Para esse tipo de comportamento não há mais espaço, opinam, unanimemente, as executivas ouvidas por Universa. “Firmar parceria entre nós é a coisa mais importante que podemos fazer. Quanto mais confiança estimulamos em nossas funcionárias e colegas para seguir paixões e objetivos, maior será o resultado e mais perto estará a equidade”, diz Duda Kertesz.
“Hoje mulheres criam mais pontes e o fazem de um lugar muito mais genuíno”, afirma Andrea Alvares. “Aprendemos verdadeiramente com outras mulheres e essas amizades não ficam restritas a uma rede de relacionamentos.”
Inclusão, um desafio
A ideia de que uma situação tão adversa tem aberto perspectivas inéditas para o protagonismo feminino também traz à tona o lado negativo dessas mudanças: o retrocesso que a pandemia já está causando em questões de inclusão e diversidade. Entrar, se manter e ascender no mercado de trabalho fica ainda mais difícil para as mulheres negras nesse cenário. E este será o grande dilema futuro para todas as mulheres.
Em abril, um relatório produzido pelo Instituto Identidades do Brasil (ID_BR) sobre os impactos da Covid-19 na saúde financeira de mulheres negras mostrou que, entre as profissionais contratadas por empresas nacionais e multinacionais, 76,5% tinham medo de perder o emprego. A preocupação se sobrepunha às questões de saúde: somente 13,2% temiam ficar doentes. E 10,3% se preocupavam com a possibilidade de que ações de diversidade e inclusão fossem descontinuadas.
“Já estamos vivendo a queda de empregos entre mulheres negras e se faz necessário um evento conjunto de agentes da sociedade para evitar ou lidar com esse retrocesso”, aponta Andrea Alvares.
Fundadora do banco digital D'Black Bank e do Movimento Black Money, Nina Silva atenta para um aspecto anterior à pandemia. “As políticas de diversidade são pensadas, via de regra, por pessoas brancas, considerando, antes da raça, o gênero.” E, assim, esses profissionais, ainda que com boa vontade, se baseiam nas estruturas sociais que conhecem, desconsiderando diferenças fundamentais da realidade das mulheres negras que almejam o mercado de trabalho, com chances efetivas de se desenvolver na carreira.

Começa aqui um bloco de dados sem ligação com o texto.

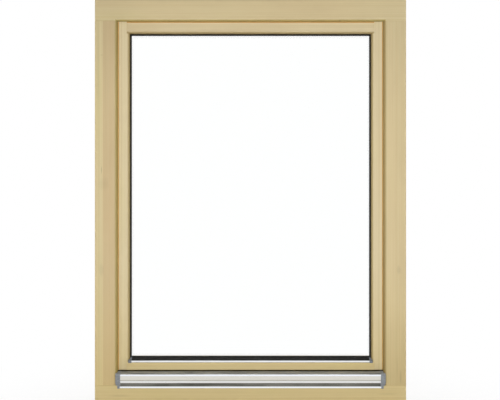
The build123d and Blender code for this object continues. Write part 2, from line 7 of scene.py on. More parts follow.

Nina lembra que enquanto a mulher branca lutava por direitos como os de trabalhar e votar, a mulher negra ocupava espaços de subemprego. “Por isso não conseguimos competir igualmente com mulheres brancas. Trazemos um peso social diferente e muito maior”, explica ela, que, junto com a irmã mais velha, inaugurou a geração de mulheres com diplomas de ensino superior em sua família.
Para a professora Maria Arminda, o futuro não está posto e não há garantia de um mundo mais igualitário no pós-pandemia. “Mas já é fato que precisaremos de políticas focalizadas por parte também das empresas. Ou esse sistema, que está puxando ainda mais para trás as mulheres negras, pode se cristalizar, sem que seja real e inclusivo um legado das lideranças femininas para todas.”